Lia Cook in PBS’ ‘Craft in America’
SAN FRANCISCO CHRONICLE
Lia Cook in PBS’ ‘Craft in America’
By Nancy Davis Kho
November 7, 2012
As an award-winning textile artist and longtime professor at the California College of the Arts in Oakland, Berkeley resident Lia Cook admits to a slight bias about the importance of craft to a person’s emotional well-being.
“We’re a visually oriented culture, one in which other senses aren’t emphasized,” she says. “But using your hands to make something is part of what it means to be human.”
Cook was therefore pleased to be included in the next episode of PBS’ “Craft in America” series, which seeks to explore, preserve and celebrate the role of craft in American tradition.
Each episode of the Peabody Award-winning series focuses on one aspect of craft, like community, memory or process. The next episode of the current season, set to air locally on Nov. 17 and 18, focuses on the unique role that craft represents as a crossroads: between fine art and function, between old and new, between tradition and evolution. As with prior episodes, the series follows acclaimed artists working in diverse media through their daily labors, revealing the inspirations, motivations and questions that push their art forward.
Tanya AguiƱiga embodies perhaps the most literal interpretation of craft at the crossroads, having grown up in Tijuana, Mexico, and San Diego – her grandmother lived on the American side and babysat while her parents worked each day. The young Los Angeles textile and furniture artist gained experience studying both with traditional Mexican weavers and at the Rhode Island School of Design, and her work reflects those dual influences, pairing traditional techniques and modern forms.
Perhaps not surprising for someone with ample firsthand experience of crossing the U.S.-Mexican border, AguiƱiga’s work incorporates elements of fences and barriers, and by combining unexpected elements, her work seeks to break down barriers around the definition of craft.
With the dawn of modern travel, many traditional crafts began to show the influence of other cultures and traditions, creating an environment in which craft could represent a geographical crossroads. Perhaps none is more obvious than the whimsically named Mingei-sota pottery style, which meshes Japanese pottery tradition with artistic experimentation from the American Midwest, resulting in a fresh hybrid style.

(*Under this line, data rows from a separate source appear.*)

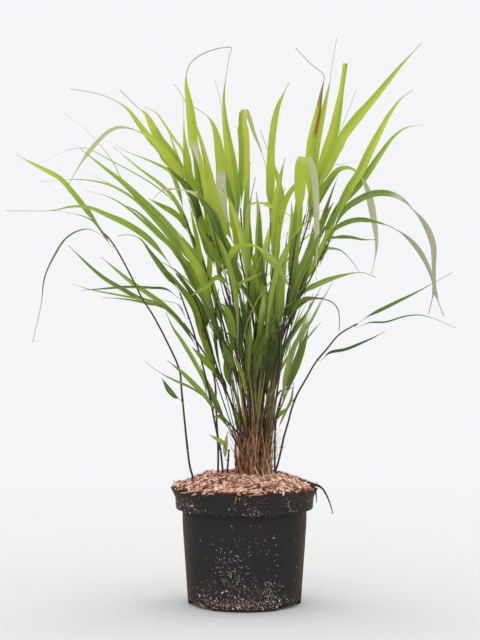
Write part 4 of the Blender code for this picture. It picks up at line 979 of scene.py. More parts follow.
             tone=0.3),
        leaf(9, 35, 70, -40, 62, 376, 12, 13, 13, 4, 13, -1, 12, -4, 8, -10, 2, -16, -1, -12,
             thread=True, thin=0.42),
        leaf(6, 50, 70, -25, 57, 364, 9, 20, 14, 8, 20, 1, 7, 8, dry=(0.5, 1, 0.4), added=True),
    ),
    shoot(
        "right_upper", 4, 25,
        (31, 218, 6, 47, 8, 45, 11, 45, 12, 40, 12, 35, 12, 30, 12, 25),
        leaf(10, 25, 50, 39, 104, 485, 13, 20, 15, 17, 14, 15, 12, 16, 15, 22, 17, 23, 17, 13, 23,
             4, thin=0.97),
        leaf(9, 40, 40, 60, 98, 473, 17, 27, 12, 20, 10, 18, 5, 12),
        leaf(8, 30, 60, -72, 90, 455, 6, 23, 6, 19, 6, 18, 6, 18, 6, 17, dry=(0.2, 0.95, 0.72)),
        leaf(15, 20, 20, 154, 64, 380, 8, 30, 8, 30, 6, 22, 2, 26, tone=-0.25),
        leaf(15, 20, 25, 30, 56, 355, 6, 45, 13, 30, 10, 37, tone=-0.3, added=True),
        leaf(8, 30, 30, -30, 74, 412, 14, 20, 10, 23, 22, 47, added=True),
        leaf(11, 20, 25, -45, 84, 440, 8, 25, 8, 25, 14, 26, tone=-0.2, added=True),
        leaf(10, 25, 30, 45, 68, 395, 10, 30, 6, 30, 16, 37, tone=-0.3, added=True),
    ),
    shoot(
        "far_right", -8, -35,
        (40, 171, 4, 13, 4, 18, 3, 14, 5, 17, 5, 19, 7, 18, 12, 21, 11, 19, 14, 17, 15, 18, 15, 10,
         10, 5),
        leaf(6, 45, 60, 25, 145, 360, 15, 10, 20, 10, 20, 10, 22, 11, 23, 13, 22, 12, thread=True),
        leaf(6, 72, 72, -30, 138, 357, 22, 4, 22, 1, 23, 7, 20, 2, 20, -5, 27, -12, thread=True),
        leaf(5, 50, 60, -20, 93, 313, 17, 10, 20, 4, 20, 8, 15, 7, 15, 8),
        on_mulch=True,
    ),
    shoot(
        "low_right", -18, -55,
        (39, 171, 0, 29, 1, 30, 5, 25, 4, 17),
        leaf(6.5, 40, 60, -20, 49, 272, 4, 16, 5, 17, 3, 17, 5, 14, 10, 14, 10, 13, 8, 15, 9, 18,
             10, 18, thread=True, tone=0.3),
        leaf(5.5, 35, 35, -86, 46, 258, 5, 27, 4, 20, 3, 20, 2, 15, tone=0.3),
        leaf(4, 40, 40, -12, 42, 242, 14, 11, 5, 13, 2, 19, tone=0.25),
        leaf(4, 50, 50, 18, 40, 226, 10, 14, 8, 16, 8, 10, tone=0.25),
        leaf(5.5, 40, 50, 20, 48, 266, 5, 19, 12, 45, 13, 35, 10, 34, tone=0.35,
             pale=(0.3, 1, 0.25), added=True),
        on_mulch=True,
    ),
    shoot(
        "low_right_back", 14, 50,
        (33, 218, 3, 22, 2, 30, 2, 25, 4, 17),
        leaf(5.5, 40, 50, 20, 44, 312, 8, 16, 10, 17, 10, 15, 9, 15, 9, 17, 8, 15, tone=0.3),
        leaf(5.5, 45, 50, 50, 41, 300, 7, 24, 8, 17, 9, 15, 8, 17, 6, 12, tone=0.3),
        leaf(5, 45, 45, -20, 38, 275, 5, 19, 7, 13, 8, 15, 8, 8, tone=0.25),
        leaf(5, 45, 45, 15, 37, 258, 8, 14, 11, 4, 11, 3),
        leaf(6, 30, 30, -15, 35, 232, 7, 7, 7, 8, 8, 5),
        leaf(6, 40, 50, -25, 42, 305, 10, 13, 10, 32, 13, 39, tone=0.3, added=True),
    ),
    shoot(
        "right_spray", 0, 5,
        (35, 218, 5, 22, 7, 25, 7, 20, 6, 15, 6, 15, 4, 15),
        leaf(4, 50, 50, 10, 70, 330, 8, 8, 10, 12, 10, 12, tone=0.3),
        leaf(7, 35, 35, -25, 48, 268, 10, 24, 6, 16, 6, 18, 3, 19, tone=0.3),
        leaf(6, 45, 50, 15, 64, 312, 11, 33, 13, 23, 12, 26, tone=0.35, pale=(0.3, 1, 0.3),
             added=True),
        leaf(7, 35, 45, -20, 50, 274, 6, 26, 8, 28, 11, 22, 10, 24, tone=0.35, added=True),
    ),
    shoot(
        "low_left", -4, -16,
        (-22, 171, 1, 14, 1, 13),
        leaf(6, 35, 35, -8, -20, 198, -7, 8, -9, 6, -9, 5, tone=0.3),
        leaf(6, 20, 20, -7, -21, 184, -4, 12, 1, 12, 2, 13, tone=0.4),
        on_mulch=True,
    ),
)

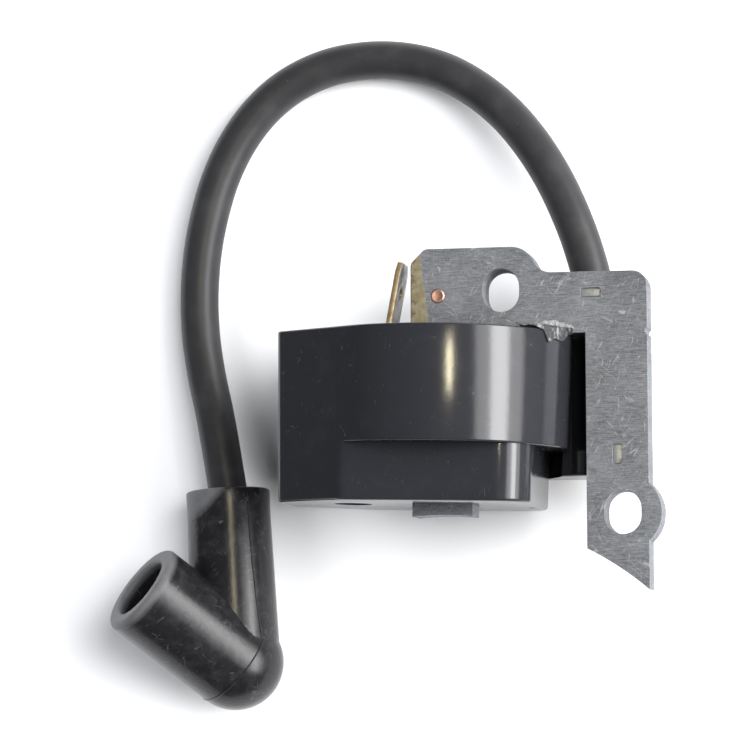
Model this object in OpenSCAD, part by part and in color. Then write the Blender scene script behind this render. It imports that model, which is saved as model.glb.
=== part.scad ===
// Ignition coil for a small two-stroke engine: a laminated steel core with two
// mounting slots, a potted coil housing with its windings and electronics, a
// high-tension lead and a swivelling spark plug boot. Millimetres, +Z up.
// The origin is under the middle of the coil, on the surface that it lies on.
// Most pieces are drawn about the core leg: X across the legs, Y along them
// from the underside of the crossbar, Z from the middle of the core. The
// module on_core() moves such a drawing into the part's own frame.

/* [Core] */
// Thickness of the lamination stack
core_t = 6.0; // [5.8:0.1:6.2]
// Width of the leg that passes through the windings
leg_w = 8.7; // [8.5:0.1:8.8]
// Inner edge of the free leg, from the core leg's axis
free_leg_in = 20.6; // [20.5:0.1:21]
// Outer edge of the free leg, from the core leg's axis
free_leg_out = 29.4; // [29.2:0.1:29.6]
// Height of the crossbar at the free leg
bar_h = 8.7; // [8.4:0.1:9]
// Height of the crossbar's lobe around the upper slot
lobe_h = 12.5; // [12:0.1:13]
// Lowest point of the free leg, below the crossbar
free_leg_len = 36.5; // [36:0.1:37]
// Radius of the flywheel that the two pole faces follow
flywheel_r = 45; // [44:0.5:47]
// Width of each mounting slot
slot_w = 5.2; // [5:0.1:5.4]
// Length of each mounting slot, along the legs
slot_l = 6.2; // [6:0.1:6.6]

/* [Housing] */
// Radius of the housing about the core leg
body_r = 18.3; // [18.2:0.1:18.4]
// Distance from the core leg's axis to the housing's narrow end
body_left = 22.95; // [22.9:0.05:23]
// Half the thickness of the narrow end
end_half = 6.5; // [6:0.1:7]
// Height of the round upper part of the housing
body_h = 16.3; // [16:0.1:16.6]
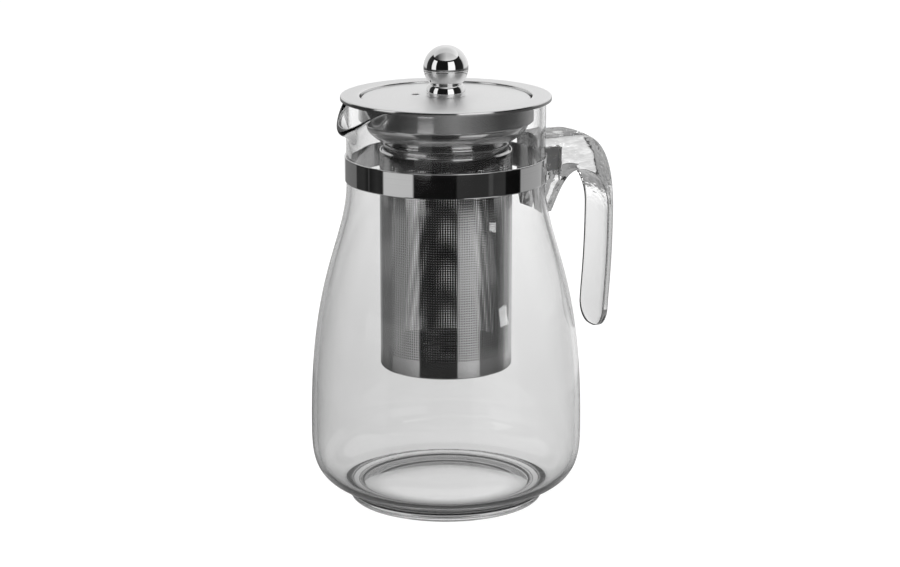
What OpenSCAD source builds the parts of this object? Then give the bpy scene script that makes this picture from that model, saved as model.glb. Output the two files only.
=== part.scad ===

Three American potters, Warren Mackenzie, Jeff Oestreich and Clary Illian, are featured in this segment, relating how they learned Mingei pottery style from the influential English potter Bernard Leach in the 1950s and ’60s, held on to its tenets of functionality and affordability, but advanced the style with notions of modern design aesthetics. The potters talk of creating opportunities for “fortuitous accidents,” those experiments that can result in either disaster or another important step along the continuum of craft evolution.
Cook’s segment is, perhaps, the most expansive because it looks at the crossroads of craft and fine art, weaving and photography, and unexpectedly, textiles and brain science. Her interest in the latter intersection arose during an exhibition of her work that contained large-scale weavings of photographic images of children and dolls.
“The emotional response to the woven photos was so (much) stronger than it was to just the photos,” Cook, who is in her 60s, remembers. “I started to be interested in whether brain science could explain it.”
Thus began one of a series of collaborations with members of the neuroscience community to measure emotional responses to identical images presented to viewers in different formats: photos, weavings and photos of weavings. For instance, simply looking at a photo of a woven image without touching it activates emotional and tactile centers in the brain, a finding that interests scientists like Greg Siegle, associate professor at the University of Pittsburgh’s School of Medicine, whose collaboration with Cook is featured in the episode.
For her part, Cook became fascinated by images of brain fibers captured in functional magnetic resonance imaging (fMRI) used by the scientists. “So now I’m doing pieces that combine my childhood photos with images of my own brain fibers, from an fMRI,” Cook says. “There are a lot more connections than I ever realized between science and art.”
Craft in America: Crossroads: 11 p.m. Nov. 17 and 5 a.m. Nov. 18 on KQED Life; 5 p.m. Nov. 18 on KQED Plus.